The contest is this: Who among the 35 entrants in Mel Phillips’ Outdoor World Bass Tournament can catch the heaviest three fish in the next 7 1/2 hours on the 16,000 acres of Meredith Reservoir? The winner will pay for his gas and pocket a few hundred dollars.

Come along and watch Americans hard at play. But a warning: Ask them about their future and the future of their country and you will hear a catch in their voices the size of any smallmouth bass they will pull from the dark, opaque waters of this lake.

In over-generalized terms, you can say there are three types of fishermen and women in the United States. Some fish for dinner. Others, like the trout fly-fishermen, keep their nose high in the air, use refined equipment and regard the activity as a restive escape from the competitive hurly-burly of their lives.

Then there are these, the tournament bass fishermen. During the work week, no one bothers to draw forth their creative juices. So fishing becomes a release rather than a refuge, competition rather than contemplation.

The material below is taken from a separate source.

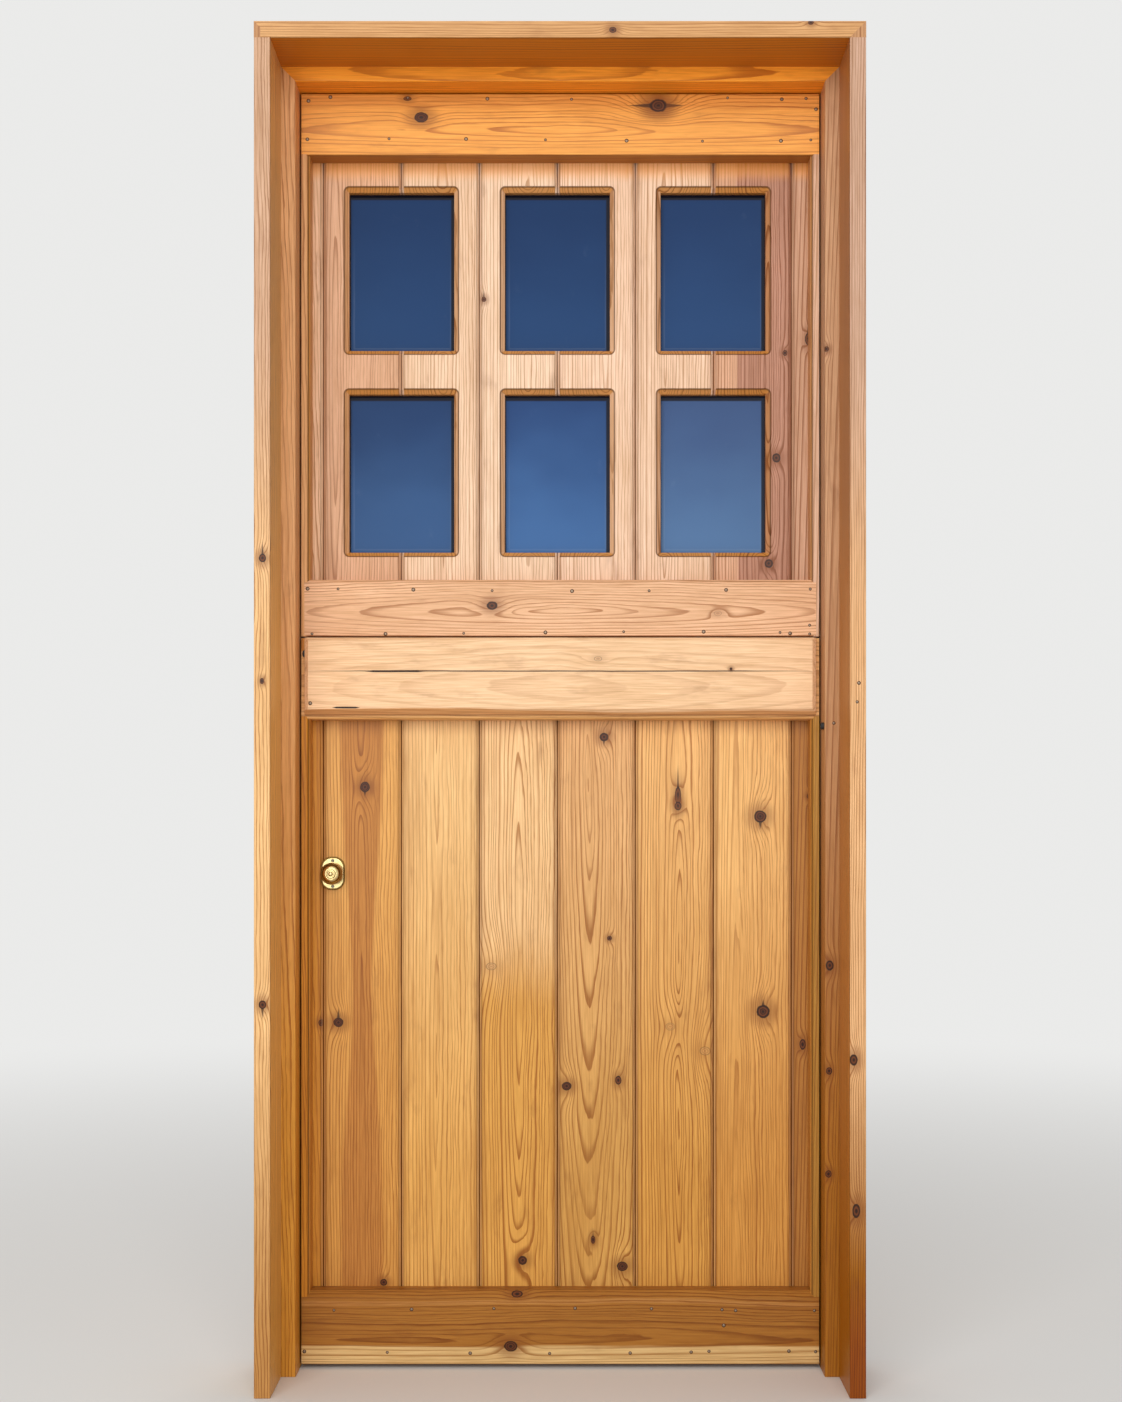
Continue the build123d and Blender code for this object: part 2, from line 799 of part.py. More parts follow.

In tournament bass fishing there are trophies awarded according to pounds and ounces brought to the weigh-in--with the live fish hoisted in front of a crowd at day’s end before being released. And if winning requires a floating rocket-skiff propelled by a screaming 200-horsepower motor with electronic fish finder, 360-degree upholstered fishing stool and wind-up wriggle baits, the men of West Texas are ready with sharpened hooks long before the sun lightens the distant edge of their world.

And when it’s over, they will talk you dry about the 1992 election. Their opinions, it seems, are as pent-up and underutilized as their competitive urges.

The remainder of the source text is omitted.